Statistics show that people significantly prefer accessing content on mobile, as it allows them to fill the micro-breaks they find in their day with quick blasts of updates from across the world.
Microlearning is great because it allows to deliver short, sharp, succinct lessons which get to the meat of the matter and – most importantly – are of a length where learners can fit their learning in those same micro-breaks mentioned earlier (in between meetings, on the bus on their way to work, etc), while still paying complete attention to the content.
Using mobile, micro-lessons also confers many other benefits. Ease of access to the micro content means learners can re-visit lessons on any content they feel unsure about. Using this style of learning also optimizes employees time, as elearning fits into their workday (instead of completely disrupting it).

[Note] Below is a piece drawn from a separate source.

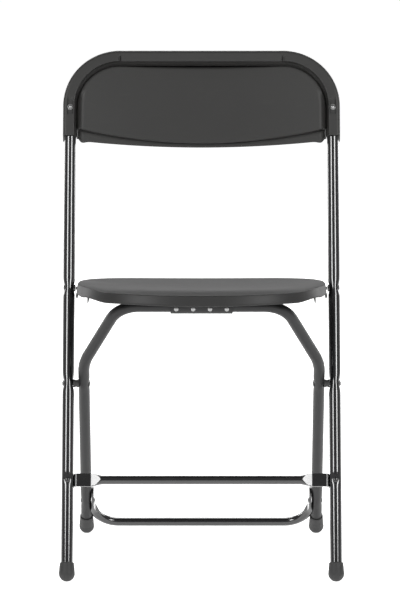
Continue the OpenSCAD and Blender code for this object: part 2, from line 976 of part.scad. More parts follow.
module strap_rivets() {
    color("dimgray")
    on_seat()
        strap_rivet_places() {
            translate([0, 0, under_h - strap_t])
                cylinder(r = strap_rivet_r, h = strap_t + strap_rivet_deep);
            translate([0, 0, under_h - strap_t])
                mirror([0, 0, 1])
                    dome(strap_head_r, strap_head_t);
        }
}

// Seat rail: a slotted steel angle under each side of the seat
rail_t = 1.4;
rail_rim = 3;
rail_side_gap = 21.5;                      // from the seat's side to the rail's outer face
rail_flange_w = 14;
rail_x = seat_half - rail_side_gap;
rail_in = rail_x - rail_t;
flange_in = rail_x - rail_flange_w;
rail_low_a = fold_a - slot_r - rail_rim;
rail_high_a = open_a + slot_r + rail_rim;
rail_top = seat_h - seat_t + seat_rise * pow(flange_in / seat_half, 2);

module seat_rail(side) {
    color("dimgray")
    on_seat()
        difference() {
            union() {
                slot_bar(slot_r + rail_rim, side * rail_in, side * rail_x);
                translate([min(side * rail_in, side * rail_x), 0, 0])
                    rotate([90, 0, 90])
                        linear_extrude(rail_t)
                            polygon([[rail_low_a, fold_h], [rail_high_a, open_h],
                                [rail_high_a, rail_top], [rail_low_a, rail_top]]);
                translate([min(side * flange_in, side * rail_x), rail_low_a, rail_top - rail_t])
                    cube([rail_flange_w, rail_high_a - rail_low_a, rail_t]);
            }
            slot_bar(slot_r, side * (rail_in - over), side * (seat_half + over));
            rail_rivet_places()
                cylinder(r = rail_rivet_r, h = bottomless);
            translate([-seat_half, -seat_front, rail_top])
                cube([2 * seat_half, seat_front + seat_rear, bottomless]);
        }
}

rail_head_r = 2.6;
rail_head_t = 1;

module rail_rivets() {
    color("silver")
    on_seat()
        rail_rivet_places() {
            translate([0, 0, rail_top - rail_t])
                cylinder(r = rail_rivet_r, h = rail_t + rail_rivet_deep);
            translate([0, 0, rail_top - rail_t])
                mirror([0, 0, 1])
                    dome(rail_head_r, rail_head_t);
        }
}

// Glide: a nylon shoe that slides in the rail and faces the seat pin
shoe_len = 16;
shoe_t = 2.6;
shoe_top = 1.2;                            // above the slot's middle, clear of the rail's flange
shoe_low = slot_r + 2;

module slide_glide(side) {
    color("ivory")
    on_seat()
        on_slot()
            translate([0, slot_len, 0]) {
                rod_x(slot_r - running, side * (rail_in - over), side * (seat_half + over));
                translate([side * (rail_in - running - shoe_t / 2) - shoe_t / 2, -shoe_len / 2, -shoe_low])
                    cube([shoe_t, shoe_len, shoe_low + shoe_top]);
            }
}

front_frame_tube();
backrest();
backrest_rivet(left);  // backrest_rivet_left
backrest_rivet(right);  // backrest_rivet_right
front_crossbar();
crossbar_rivet(left);  // crossbar_rivet_left
crossbar_rivet(right);  // crossbar_rivet_right
front_foot(left);  // front_foot_left
front_foot(right);  // front_foot_right
pivot_rivet(left);  // pivot_rivet_left
pivot_rivet(right);  // pivot_rivet_right
pivot_spacer(left);  // pivot_spacer_left
pivot_spacer(right);  // pivot_spacer_right
seat_pin(left);  // seat_pin_left
seat_pin(right);  // seat_pin_right
rear_leg_frame();
rear_brace();
brace_rivet(left);  // brace_rivet_left
brace_rivet(right);  // brace_rivet_right
rear_foot(left);  // rear_foot_left
rear_foot(right);  // rear_foot_right
seat();
hinge_strap();
hinge_liner();
liner_rivets();
strap_rivets();
seat_rail(left);  // seat_rail_left
seat_rail(right);  // seat_rail_right
rail_rivets();
slide_glide(left);  // slide_glide_left
slide_glide(right);  // slide_glide_right
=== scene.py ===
"""Folding chair: a black steel tube frame with a moulded seat and backrest, built around its CAD frame."""

import json
import math

import bmesh
import bpy
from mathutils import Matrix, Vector


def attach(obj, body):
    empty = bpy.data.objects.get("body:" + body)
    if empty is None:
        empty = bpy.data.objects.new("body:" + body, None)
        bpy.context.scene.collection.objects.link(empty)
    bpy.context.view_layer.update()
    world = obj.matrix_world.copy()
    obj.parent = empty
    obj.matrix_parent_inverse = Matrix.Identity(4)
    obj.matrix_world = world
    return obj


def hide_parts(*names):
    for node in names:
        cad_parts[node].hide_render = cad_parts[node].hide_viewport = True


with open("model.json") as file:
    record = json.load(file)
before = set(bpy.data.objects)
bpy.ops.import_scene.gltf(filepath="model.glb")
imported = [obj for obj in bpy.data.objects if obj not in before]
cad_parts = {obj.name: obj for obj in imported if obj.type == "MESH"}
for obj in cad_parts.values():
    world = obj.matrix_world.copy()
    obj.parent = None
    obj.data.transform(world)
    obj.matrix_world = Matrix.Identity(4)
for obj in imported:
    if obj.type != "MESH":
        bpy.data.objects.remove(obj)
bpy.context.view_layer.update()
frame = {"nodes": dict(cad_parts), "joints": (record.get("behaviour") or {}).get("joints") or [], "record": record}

bl_info = {
    "name": "Folding chair",
    "version": (1, 0, 0),
    "blender": (4, 5, 0),
    "location": "3D View > Sidebar > Folding chair",
    "description": "Builds the visible pieces and finishes of a steel and plastic folding chair",
    "category": "Add Mesh",
}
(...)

Overall, the consumption habits of today’s employee better suits microlearning (especially when delivered over mobile) – and that is why elearning depends on it to succeed.
Kamy Anderson
Elearning is diverse in nature. It goes beyond teaching and course curriculum. While to an extent the success of online learning is dependent upon the learners, it is also true that microlearning plays an integral role in making elearning successful. The reason is simple. It offers innumerable benefits – affordable, learner-centric, less time consuming, demands shorter development cycle, easy to update, provide high impact, appeals to the millennials and so on.
This is pushing businesses to implement elearning strategy by focusing on microlearning. It is no more a trend now as it has emerged as a proven mainstay in the elearning world.
Take Away:
There’s no doubt that shorter e-learning courses engage learners effectively. The best part bite-sized modules can be developed quickly and are cost effective than conventional e-learning courses.